• The request:
Print exactly the part opening with the line containing "Write part 2" and closing with the line containing "in imported if", with both of those lines included.

[begin Data for this task]

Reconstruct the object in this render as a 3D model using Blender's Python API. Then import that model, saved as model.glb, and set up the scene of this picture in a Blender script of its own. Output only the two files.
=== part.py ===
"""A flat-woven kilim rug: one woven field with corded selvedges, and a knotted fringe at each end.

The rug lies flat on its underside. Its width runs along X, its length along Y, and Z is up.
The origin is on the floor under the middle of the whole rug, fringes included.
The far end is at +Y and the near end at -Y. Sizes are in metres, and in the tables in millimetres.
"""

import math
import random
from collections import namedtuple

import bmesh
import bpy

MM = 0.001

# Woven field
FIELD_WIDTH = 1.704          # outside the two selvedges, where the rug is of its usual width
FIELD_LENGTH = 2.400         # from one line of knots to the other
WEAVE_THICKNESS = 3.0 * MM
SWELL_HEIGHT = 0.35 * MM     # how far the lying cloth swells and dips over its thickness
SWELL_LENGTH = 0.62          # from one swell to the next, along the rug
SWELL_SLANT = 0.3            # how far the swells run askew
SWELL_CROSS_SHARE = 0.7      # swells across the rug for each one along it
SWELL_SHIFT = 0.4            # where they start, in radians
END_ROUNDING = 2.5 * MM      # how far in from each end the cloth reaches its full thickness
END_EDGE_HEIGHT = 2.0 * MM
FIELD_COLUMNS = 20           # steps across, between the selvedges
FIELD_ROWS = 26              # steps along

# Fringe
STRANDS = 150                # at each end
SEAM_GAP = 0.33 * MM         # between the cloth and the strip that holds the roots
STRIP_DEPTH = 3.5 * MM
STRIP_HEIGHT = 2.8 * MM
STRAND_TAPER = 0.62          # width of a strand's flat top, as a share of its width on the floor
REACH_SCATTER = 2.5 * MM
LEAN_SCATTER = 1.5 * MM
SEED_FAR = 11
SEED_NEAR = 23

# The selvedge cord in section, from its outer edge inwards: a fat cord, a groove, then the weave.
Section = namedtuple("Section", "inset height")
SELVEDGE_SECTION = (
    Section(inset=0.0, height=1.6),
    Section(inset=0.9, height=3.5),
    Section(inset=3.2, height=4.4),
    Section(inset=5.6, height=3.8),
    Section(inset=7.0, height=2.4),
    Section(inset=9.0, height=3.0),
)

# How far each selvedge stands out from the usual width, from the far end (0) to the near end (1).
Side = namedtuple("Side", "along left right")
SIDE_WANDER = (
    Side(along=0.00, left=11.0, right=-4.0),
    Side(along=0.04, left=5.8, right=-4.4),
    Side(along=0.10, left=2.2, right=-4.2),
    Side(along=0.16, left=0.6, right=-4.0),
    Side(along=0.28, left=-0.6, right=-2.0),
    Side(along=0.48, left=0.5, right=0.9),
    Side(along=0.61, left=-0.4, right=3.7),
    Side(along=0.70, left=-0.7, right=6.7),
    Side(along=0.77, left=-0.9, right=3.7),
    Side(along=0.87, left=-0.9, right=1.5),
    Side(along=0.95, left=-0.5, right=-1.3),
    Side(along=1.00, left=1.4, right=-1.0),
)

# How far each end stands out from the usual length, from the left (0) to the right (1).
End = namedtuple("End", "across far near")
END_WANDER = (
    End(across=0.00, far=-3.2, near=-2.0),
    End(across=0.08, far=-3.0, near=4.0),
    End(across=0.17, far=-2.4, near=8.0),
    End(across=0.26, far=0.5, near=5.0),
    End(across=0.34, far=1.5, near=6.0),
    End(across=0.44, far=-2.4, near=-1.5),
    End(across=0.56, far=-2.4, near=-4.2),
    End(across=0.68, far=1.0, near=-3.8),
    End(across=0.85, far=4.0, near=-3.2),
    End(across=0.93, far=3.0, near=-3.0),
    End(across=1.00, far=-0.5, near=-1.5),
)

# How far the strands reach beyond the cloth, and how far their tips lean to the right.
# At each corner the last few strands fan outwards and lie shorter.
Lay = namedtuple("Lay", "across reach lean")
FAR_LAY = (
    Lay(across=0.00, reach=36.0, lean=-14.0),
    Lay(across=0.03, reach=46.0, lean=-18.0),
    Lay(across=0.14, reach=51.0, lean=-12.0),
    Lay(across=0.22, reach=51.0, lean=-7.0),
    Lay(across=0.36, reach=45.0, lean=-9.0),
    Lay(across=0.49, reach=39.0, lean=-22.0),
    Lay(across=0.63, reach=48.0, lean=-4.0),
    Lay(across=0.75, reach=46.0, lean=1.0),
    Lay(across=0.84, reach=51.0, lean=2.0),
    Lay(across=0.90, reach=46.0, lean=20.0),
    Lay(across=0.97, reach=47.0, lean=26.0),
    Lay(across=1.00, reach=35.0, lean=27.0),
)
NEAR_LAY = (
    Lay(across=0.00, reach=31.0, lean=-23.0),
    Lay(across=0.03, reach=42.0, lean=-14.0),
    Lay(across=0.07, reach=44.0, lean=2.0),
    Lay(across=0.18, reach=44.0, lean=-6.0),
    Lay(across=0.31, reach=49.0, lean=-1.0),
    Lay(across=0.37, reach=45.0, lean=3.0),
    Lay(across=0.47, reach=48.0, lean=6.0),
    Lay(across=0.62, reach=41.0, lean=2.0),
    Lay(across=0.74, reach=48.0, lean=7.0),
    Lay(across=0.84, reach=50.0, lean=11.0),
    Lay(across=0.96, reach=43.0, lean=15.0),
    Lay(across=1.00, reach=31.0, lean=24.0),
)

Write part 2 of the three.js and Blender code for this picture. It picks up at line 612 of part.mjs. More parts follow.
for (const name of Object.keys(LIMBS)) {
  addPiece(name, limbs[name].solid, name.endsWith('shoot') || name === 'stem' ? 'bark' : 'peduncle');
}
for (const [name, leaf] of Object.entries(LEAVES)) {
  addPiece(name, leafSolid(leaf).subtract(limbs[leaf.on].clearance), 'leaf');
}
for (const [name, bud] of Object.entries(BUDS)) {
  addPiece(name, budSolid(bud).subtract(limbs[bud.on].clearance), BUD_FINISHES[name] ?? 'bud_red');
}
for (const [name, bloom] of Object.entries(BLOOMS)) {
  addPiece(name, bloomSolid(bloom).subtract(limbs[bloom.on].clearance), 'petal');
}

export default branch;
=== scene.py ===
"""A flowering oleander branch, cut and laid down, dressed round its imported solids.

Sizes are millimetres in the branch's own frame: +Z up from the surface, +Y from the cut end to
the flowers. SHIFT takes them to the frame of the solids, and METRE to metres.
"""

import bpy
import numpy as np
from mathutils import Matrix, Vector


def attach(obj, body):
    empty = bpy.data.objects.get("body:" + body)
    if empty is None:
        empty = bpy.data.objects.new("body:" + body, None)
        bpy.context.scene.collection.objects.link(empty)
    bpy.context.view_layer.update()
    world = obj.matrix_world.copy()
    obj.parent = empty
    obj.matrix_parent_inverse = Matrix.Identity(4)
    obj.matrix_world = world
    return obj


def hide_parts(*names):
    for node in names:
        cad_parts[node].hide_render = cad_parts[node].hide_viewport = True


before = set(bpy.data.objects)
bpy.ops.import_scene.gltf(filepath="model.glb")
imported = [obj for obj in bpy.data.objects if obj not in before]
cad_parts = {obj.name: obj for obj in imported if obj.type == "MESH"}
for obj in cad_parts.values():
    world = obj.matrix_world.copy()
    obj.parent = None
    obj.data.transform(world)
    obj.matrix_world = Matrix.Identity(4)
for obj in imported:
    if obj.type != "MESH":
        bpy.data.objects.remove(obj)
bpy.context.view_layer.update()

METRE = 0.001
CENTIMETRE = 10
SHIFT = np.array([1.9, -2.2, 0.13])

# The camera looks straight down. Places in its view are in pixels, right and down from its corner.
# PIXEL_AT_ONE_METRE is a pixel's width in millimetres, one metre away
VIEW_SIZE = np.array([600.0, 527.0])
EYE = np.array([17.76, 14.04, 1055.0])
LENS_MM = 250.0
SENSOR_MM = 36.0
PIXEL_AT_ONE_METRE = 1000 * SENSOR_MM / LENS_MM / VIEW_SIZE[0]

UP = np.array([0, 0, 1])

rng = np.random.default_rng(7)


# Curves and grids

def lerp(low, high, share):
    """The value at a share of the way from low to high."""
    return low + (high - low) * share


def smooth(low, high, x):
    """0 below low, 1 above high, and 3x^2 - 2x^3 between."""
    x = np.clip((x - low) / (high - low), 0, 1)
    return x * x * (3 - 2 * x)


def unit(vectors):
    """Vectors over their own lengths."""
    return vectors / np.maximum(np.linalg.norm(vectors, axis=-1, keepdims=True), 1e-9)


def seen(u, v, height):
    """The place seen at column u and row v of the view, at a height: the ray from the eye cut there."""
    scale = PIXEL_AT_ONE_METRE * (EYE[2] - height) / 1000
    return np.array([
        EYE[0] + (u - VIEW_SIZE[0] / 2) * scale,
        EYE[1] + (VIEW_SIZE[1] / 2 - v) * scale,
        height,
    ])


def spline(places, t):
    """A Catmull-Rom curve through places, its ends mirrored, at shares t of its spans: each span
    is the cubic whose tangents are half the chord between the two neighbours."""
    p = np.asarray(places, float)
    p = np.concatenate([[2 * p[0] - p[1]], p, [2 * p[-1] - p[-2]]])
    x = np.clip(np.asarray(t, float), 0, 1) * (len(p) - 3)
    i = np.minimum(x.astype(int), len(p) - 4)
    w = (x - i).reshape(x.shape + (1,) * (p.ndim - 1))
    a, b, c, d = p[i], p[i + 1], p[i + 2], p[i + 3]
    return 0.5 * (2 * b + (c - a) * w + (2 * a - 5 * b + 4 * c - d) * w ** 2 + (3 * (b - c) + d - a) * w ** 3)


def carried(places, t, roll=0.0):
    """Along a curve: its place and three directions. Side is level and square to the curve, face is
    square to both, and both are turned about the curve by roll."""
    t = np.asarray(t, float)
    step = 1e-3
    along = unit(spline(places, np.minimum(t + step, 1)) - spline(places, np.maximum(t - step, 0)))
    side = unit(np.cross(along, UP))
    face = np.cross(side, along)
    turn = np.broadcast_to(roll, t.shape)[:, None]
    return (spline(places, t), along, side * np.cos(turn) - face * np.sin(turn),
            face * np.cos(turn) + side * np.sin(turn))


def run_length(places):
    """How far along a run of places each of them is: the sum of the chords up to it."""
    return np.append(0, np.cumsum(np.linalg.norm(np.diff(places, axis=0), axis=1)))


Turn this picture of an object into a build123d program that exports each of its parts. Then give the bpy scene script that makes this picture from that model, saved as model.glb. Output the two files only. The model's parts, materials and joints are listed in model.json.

[end Data for this task]

• Solution to this problem:
Write part 2 of the three.js and Blender code for this picture. It picks up at line 612 of part.mjs. More parts follow.
for (const name of Object.keys(LIMBS)) {
  addPiece(name, limbs[name].solid, name.endsWith('shoot') || name === 'stem' ? 'bark' : 'peduncle');
}
for (const [name, leaf] of Object.entries(LEAVES)) {
  addPiece(name, leafSolid(leaf).subtract(limbs[leaf.on].clearance), 'leaf');
}
for (const [name, bud] of Object.entries(BUDS)) {
  addPiece(name, budSolid(bud).subtract(limbs[bud.on].clearance), BUD_FINISHES[name] ?? 'bud_red');
}
for (const [name, bloom] of Object.entries(BLOOMS)) {
  addPiece(name, bloomSolid(bloom).subtract(limbs[bloom.on].clearance), 'petal');
}

export default branch;
=== scene.py ===
"""A flowering oleander branch, cut and laid down, dressed round its imported solids.

Sizes are millimetres in the branch's own frame: +Z up from the surface, +Y from the cut end to
the flowers. SHIFT takes them to the frame of the solids, and METRE to metres.
"""

import bpy
import numpy as np
from mathutils import Matrix, Vector


def attach(obj, body):
    empty = bpy.data.objects.get("body:" + body)
    if empty is None:
        empty = bpy.data.objects.new("body:" + body, None)
        bpy.context.scene.collection.objects.link(empty)
    bpy.context.view_layer.update()
    world = obj.matrix_world.copy()
    obj.parent = empty
    obj.matrix_parent_inverse = Matrix.Identity(4)
    obj.matrix_world = world
    return obj


def hide_parts(*names):
    for node in names:
        cad_parts[node].hide_render = cad_parts[node].hide_viewport = True


before = set(bpy.data.objects)
bpy.ops.import_scene.gltf(filepath="model.glb")
imported = [obj for obj in bpy.data.objects if obj not in before]
cad_parts = {obj.name: obj for obj in imported if obj.type == "MESH"}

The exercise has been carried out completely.